AI design as a political and institutional choice
Throughout the episode, Autor stresses that the impacts of AI are not deterministic. “How AI design is designed is a choice”, he says. The structure of our institutions—professional guilds, licensing bodies, firms, and education systems—will determine who benefits.
He highlights how restrictive institutions protect elite professions. In the US, for example, the American Medical Association has resisted expanding the role of nurse practitioners for decades. Autor argues that empowering more people to do expert work with the aid of AI is not only possible, but necessary for broadening access to economic opportunity.
“The good scenario, if we use AI well, would be to enable more people who are not the educated elites… to do more valuable, expert, judgmental work.”
Rethinking occupational bundles and task reallocation
One of the episode’s most original ideas is that jobs are not single tasks, but rather ‘bundles’ of tasks. When automation removes one task, what remains can fundamentally change the nature of the job.
“You should care about what part of the bundle is being done by the machine, and what part remains for you.”
A striking example is from construction, where rebar tying—once a skilled activity—can now be done with a $2,000 tool. Workers resent this not because they dislike tools, but because it devalues a form of expertise they have mastered.
“It’s not collaborating with them, it’s competing with them.”

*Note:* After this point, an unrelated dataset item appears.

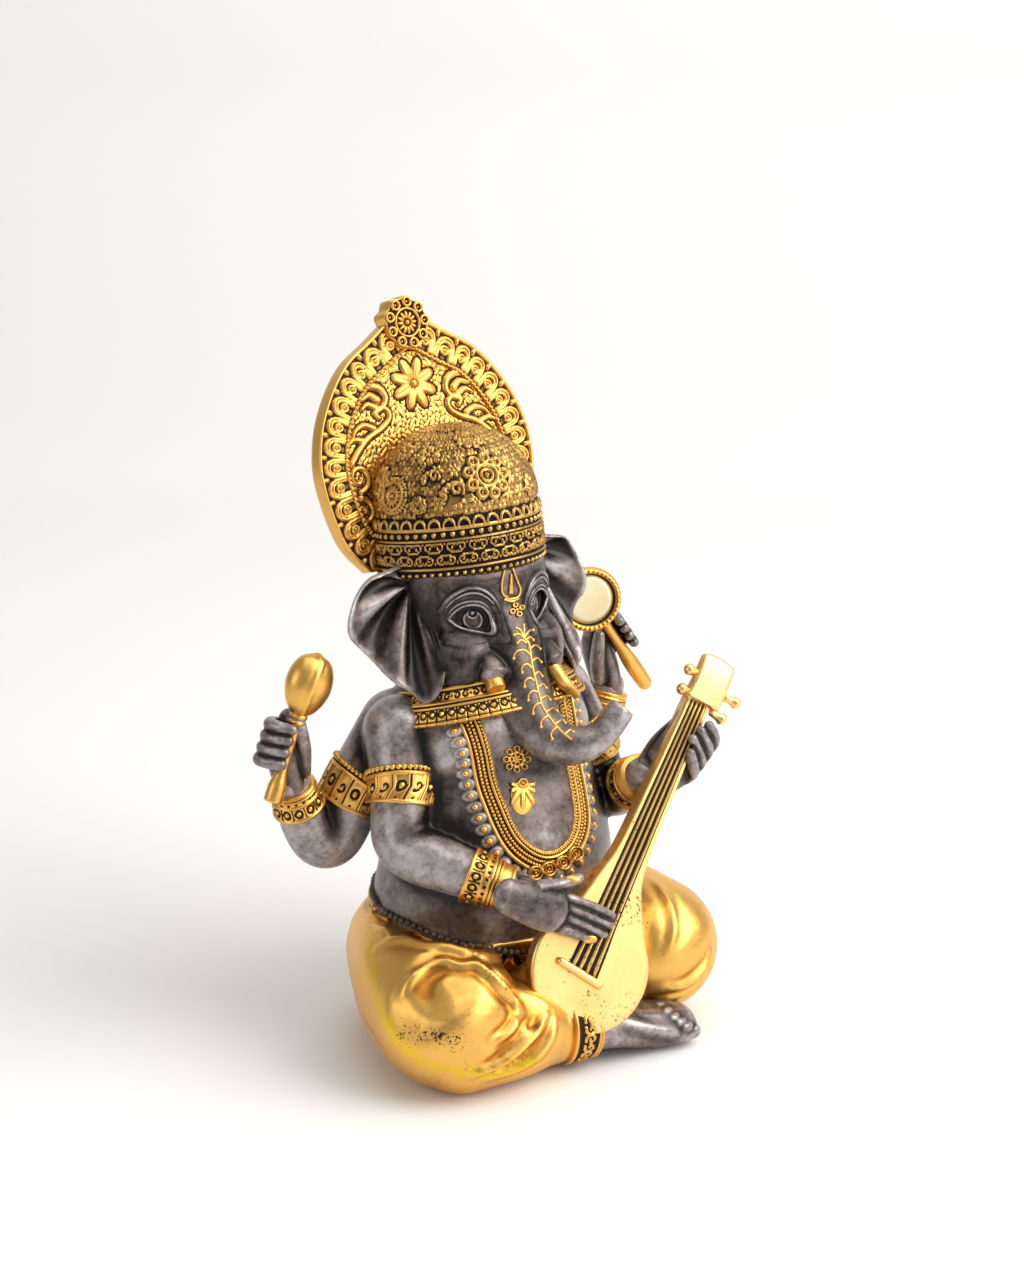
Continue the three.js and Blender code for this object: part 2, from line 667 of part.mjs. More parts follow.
function halo() {
  const up = Z_AXIS.clone().applyAxisAngle(vector(1, 0, 0), -HALO.lean);
  const forward = up.clone().cross(vector(-1, 0, 0));
  const matrix = axes(HALO.foot, forward, up);
  const { border, thickness, medallion, height, lobes } = HALO;
  const steps = lobes * 2;
  const ring = (inset, z) => {
    const half = Array.from({ length: steps + 1 }, (_, i) => insetFlank(inset(i), steps)[i]);
    const all = [...half, ...half.map(({ x, y }) => new THREE.Vector2(-x, y)).reverse()];
    return all.map(({ x, y }) => vector(x, y, z).applyMatrix4(matrix));
  };
  const level = (value) => () => value;
  const scallop = (i) => border - (i % 2 ? 1.9 : 0);
  const middle = (z) => vector(0, height * 0.5, z).applyMatrix4(matrix);
  const board = skin(
    middle(-thickness),
    [ring(level(1), -thickness), ring(level(0), 0), ring(level(1), 0.8), ring(scallop, 0.8), ring(scallop, -1)],
    middle(-1),
  );
  const placed = (x, y) => matrix.clone().multiply(new THREE.Matrix4().makeTranslation(x, y, 0));
  return [
    board,
    plate(flower(10, medallion * 0.88, medallion, 2), thickness + 2, placed(0, height), { lift: 1.6, bevel: 0 }),
    turned([[0, 0], [4.4, 0], [0, 3.4]], placed(0, height), 8),
    plate(flower(8, 3.4, 7.6, 2), 2, placed(0, height * 0.735), { lift: 0.7, bevel: 0 }),
  ];
}

// Jewels on the body

// A broad collar over the shoulders, lower in front, between a raised rim and a row of square cells.
function collar() {
  const matrix = axes(vector(0, 3.5, 94), vector(0, 0.3, 1), Y_AXIS);
  const profile = [[0, -6], [29.6, -6], [30.2, -4], [28.4, 0.4], [24, 6.6], [0, 6.8]];
  return [turned(profile, matrix, 18, 0.82)];
}

// A wide U-shaped necklace that lies on the chest and belly, with a lobed outer edge, and its pendant.
function necklace(target) {
  const lay = (x, z) => onSurface(target, vector(x * 1.4, -95, z + 12), vector(-x * 0.4, 70, -12)).point.toArray();
  const line = throughPoints([[-18.5, 88], [-17.2, 74], [-13.6, 59], [0, 50.5], [13.6, 59], [17.2, 74], [18.5, 88]]);
  const count = 18;
  const strand = (inset, radius) =>
    Array.from({ length: count + 1 }, (_, i) => {
      const point = line.getPointAt(i / count);
      const tangent = line.getTangentAt(i / count);
      return [...lay(point.x - tangent.y * inset, point.y + tangent.x * inset), radius];
    });
  const lobes = strand(-3, 1).map(([x, y, z], i) => [x, y, z, i % 2 ? 2.1 : 1.3]);
  const jewel = ball(lay(-6.4, 77.5), [3.8, 1.6, 4.2], 6);
  const drop = ball(lay(-5.6, 70), [2.8, 1.4, 4.2], 5);
  const band = limb(strand(1.2, 2.6).filter((_, i) => i % 2 === 0), { sides: 5, flat: Y_AXIS, thick: 0.5, ...FINE });
  return [band, limb(lobes, { sides: 4, flat: Y_AXIS, ...FINE }), jewel, drop];
}

function ganesha() {
  const body = join([...torso(), ...leg(RIGHT), ...leg(LEFT), ...lap()]);
  const face = join(head());
  const bodyTarget = asTarget(body);
  const faceTarget = asTarget(face);
  const whole = join([
    body,
    face,
    ...folds(body),
    ...foot(),
    ...[RIGHT, LEFT].flatMap((side) => [...frontArm(side), ...rearArm(side), ...fist(side), ...tusk(side), ...eye(side, faceTarget), ear(side)]),
    ...ladle(),
    ...mirror(),
    ...lute(),
    ...strummingHand(),
    ...frettingHand(),
    ...crown(),
    ...halo(),
    ...collar(),
    ...necklace(bodyTarget),
  ]);
  const ground = solid(new THREE.BoxGeometry(300, 300, 60).translate(0, 0, -30));
  return whole.subtract(ground);
}

const figure = new THREE.Mesh(
  geometryOf(ganesha()),
  new THREE.MeshStandardMaterial({ color: 0x6b6870, roughness: 0.55, metalness: 0.1 }),
);
figure.name = "ganesha_figure";
const group = new THREE.Group();
group.add(figure);
export default group;
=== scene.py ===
# %% [markdown]
# # A seated figure with an elephant's head, playing a lute
# The real object is one resin casting about 20 cm tall. Its skin is painted dark grey and dry-brushed with
# silver, and its cloth, lute, crown and jewels are gold over a brown wash. The plain solid that is packed as
# the part has the outline and the main forms, so here every form is modelled again at the same place with
# its fine relief. Everything is written in millimetres and turned into metres only where it meets Blender.

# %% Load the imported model
import math
from contextlib import contextmanager

import bpy
import numpy as np
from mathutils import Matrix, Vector
from mathutils.bvhtree import BVHTree


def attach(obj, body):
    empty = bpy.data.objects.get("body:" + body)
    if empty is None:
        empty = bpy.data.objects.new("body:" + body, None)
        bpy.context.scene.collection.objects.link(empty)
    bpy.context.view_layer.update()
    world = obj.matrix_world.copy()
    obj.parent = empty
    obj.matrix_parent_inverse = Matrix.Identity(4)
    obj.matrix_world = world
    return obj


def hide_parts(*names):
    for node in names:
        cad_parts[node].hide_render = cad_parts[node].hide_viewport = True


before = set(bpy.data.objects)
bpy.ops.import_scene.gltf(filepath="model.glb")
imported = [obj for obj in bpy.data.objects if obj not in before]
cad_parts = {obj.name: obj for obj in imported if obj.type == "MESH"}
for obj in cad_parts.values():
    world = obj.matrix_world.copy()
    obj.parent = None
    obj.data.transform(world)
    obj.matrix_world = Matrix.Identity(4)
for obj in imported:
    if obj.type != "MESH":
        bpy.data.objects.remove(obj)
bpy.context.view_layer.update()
bpy.ops.object.select_all(action="DESELECT")
MM = 0.001
RIGHT, LEFT = -1, 1

# %% [markdown]
# ## Reading and moving the corners of a mesh
# A modeller pushes points about by hand. Here numpy does the pushing, many points at a time, so the first
# helpers read a mesh's points and normals in millimetres and write them back.


# %% Points, normals and named values of a mesh
def points_of(piece):
    values = np.empty(len(piece.data.vertices) * 3, np.float32)
    piece.data.vertices.foreach_get("co", values)
    return values.reshape(-1, 3).astype(float) / MM


def move_points(piece, points):
    piece.data.vertices.foreach_set("co", (points * MM).astype(np.float32).ravel())
    piece.data.update()


def normals_of(piece):
    values = np.empty(len(piece.data.vertices) * 3, np.float32)
    piece.data.vertex_normals.foreach_get("vector", values)
    return values.reshape(-1, 3).astype(float)


def keep_value(piece, name, values):
    """Stores one number for each point under a name that a material can read."""
    attributes = piece.data.attributes
    stored = attributes.get(name) or attributes.new(name, "FLOAT", "POINT")
    stored.data.foreach_set("value", np.asarray(values, np.float32))


def value_of(piece, name):
    values = np.empty(len(piece.data.vertices), np.float32)
    piece.data.attributes[name].data.foreach_get("value", values)
    return values.astype(float)


def unit(vectors):
    vectors = np.asarray(vectors, float)
    return vectors / np.linalg.norm(vectors, axis=-1, keepdims=True)


def smooth(stations, share):
    """The values of a smooth line through the stations, at shares of the way along it."""
    knots = np.asarray(stations, float)
    last = len(knots) - 1
    place = np.clip(np.asarray(share, float), 0, 1) * last
    low = np.minimum(place.astype(int), last - 1)
    t = (place - low)[..., None]
    before = knots[np.maximum(low - 1, 0)]
    start = knots[low]
    end = knots[low + 1]
    after = knots[np.minimum(low + 2, last)]
    bend = 2 * before - 5 * start + 4 * end - after
    twist = 3 * (start - end) + after - before
    return start + 0.5 * t * (end - before + t * (bend + t * twist))


FINE_STEPS = 800


def length_of(line):
    return float(np.linalg.norm(np.diff(line, axis=0), axis=1).sum())


def spread(line, share, values=None):
    """The places at shares of a line's length, or else the values there of what runs beside the line."""
    run = np.concatenate([[0], np.cumsum(np.linalg.norm(np.diff(line, axis=0), axis=1))])
    values = line if values is None else values
    return np.stack([np.interp(share * run[-1], run, column) for column in values.T], axis=-1)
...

Time, trust, and the myth of rapid displacement
Despite the urgency around AI, Autor believes change will come more gradually than some predict. Technologies take decades to be fully adopted, even if invented today. For instance, he notes that even if autonomous vehicles were perfected tomorrow, it would take 25 years to replace the global fleet.
Furthermore, he is skeptical about the breathless optimism surrounding AI’s capabilities. Rather than a sudden employment apocalypse, he foresees a long transition where some professions transform or fade while others evolve in tandem with new tools.
Rebuilding the middle class with AI
At its most hopeful, Autor’s message is that AI could reverse four decades of job polarisation.
“A good scenario for AI is that it would lower the barriers to entry by enabling more people with the right training and judgment to do a larger set of care tasks, of legal tasks, of software tasks, of education tasks.”
This would mean breaking the monopoly of elite professions and allowing workers without university degrees to access better-paid, more meaningful jobs—aided by AI that collaborates rather than replaces.
A cautious optimism
Ultimately, Autor calls for both optimism and humility in the face of AI’s rise. He urges us to resist both utopian and dystopian visions, and instead make deliberate, institutional choices that shape how AI supports work.
“We should be optimistic and pessimistic simultaneously. We should be cognisant of the risks and the downsides, and never think that everybody benefits, but recognise there are really good things that could come.”